Germany’s former chancellor Gerhard Schroeder said Tuesday he will not be joining the supervisory board of Gazprom, after a row over his ties to Russian energy giants.

“I gave up on the nomination to the supervisory board of Gazprom some time ago. I have also communicated this to the company,” he wrote in a post on online network Linkedin.

Russia’s invasion of Ukraine has led to huge public pressure in Germany for Schroeder to turn his back on President Vladimir Putin and to sever his ties with Russia’s biggest energy companies.

German Chancellor Olaf Scholz, who like Schroeder is from the Social Democratic Party, has also repeatedly and publicly urged the former leader to give up his Russian jobs.

Fed up with Schroeder’s attitude, the German parliament last Thursday decided to strip him of perks, including an office and paid staff accorded to him as a former chancellor.

That same day, EU lawmakers separately called in a non-binding resolution for sanctions to be slapped on him if he refused to give up on lucrative board seats at Russian companies.

A day later, Russian energy group Rosneft said Schroeder will be leaving its board.

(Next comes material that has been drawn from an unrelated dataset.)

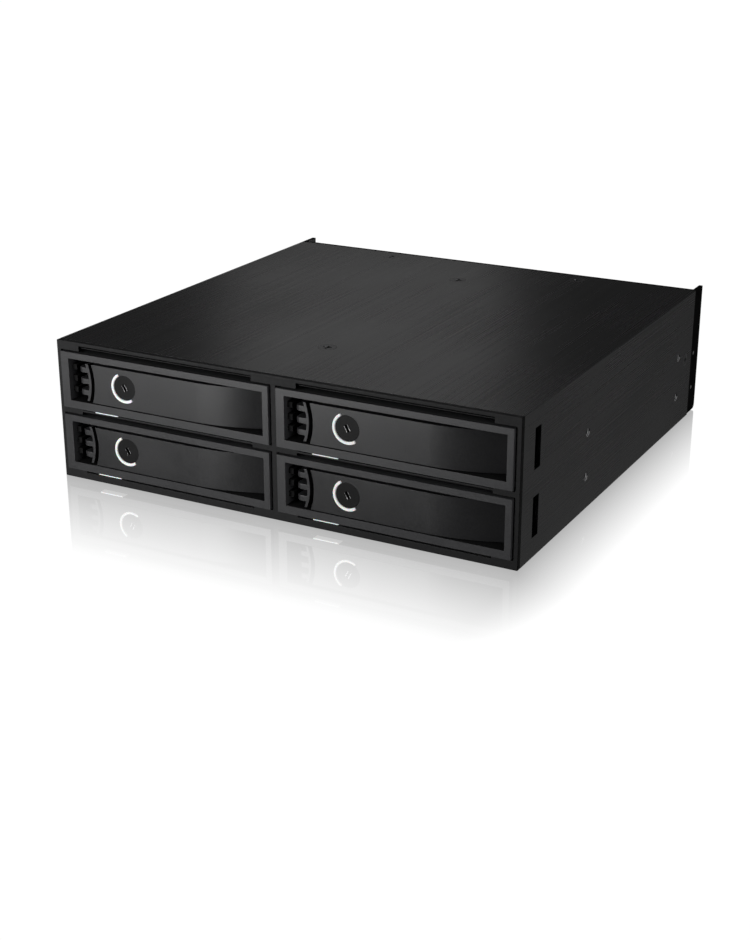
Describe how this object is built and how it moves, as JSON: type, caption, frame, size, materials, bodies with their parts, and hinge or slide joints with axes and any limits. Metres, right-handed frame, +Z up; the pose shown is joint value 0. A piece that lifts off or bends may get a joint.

Schroeder, 78, had been due to join Gazprom’s supervisory board in June — a job that he has now finally said he will not accept.

Schroeder, Germany’s chancellor from 1998 to 2005, has condemned Russia’s invasion of Ukraine as unjustified, but said that dialogue must continue with Moscow.

Gazprom is behind the controversial Nord Stream 2 pipeline from Russia, which has been halted by Scholz in one of the West’s first responses to the war in Ukraine.

Schroeder himself signed off on the first Nord Stream in his final weeks in office.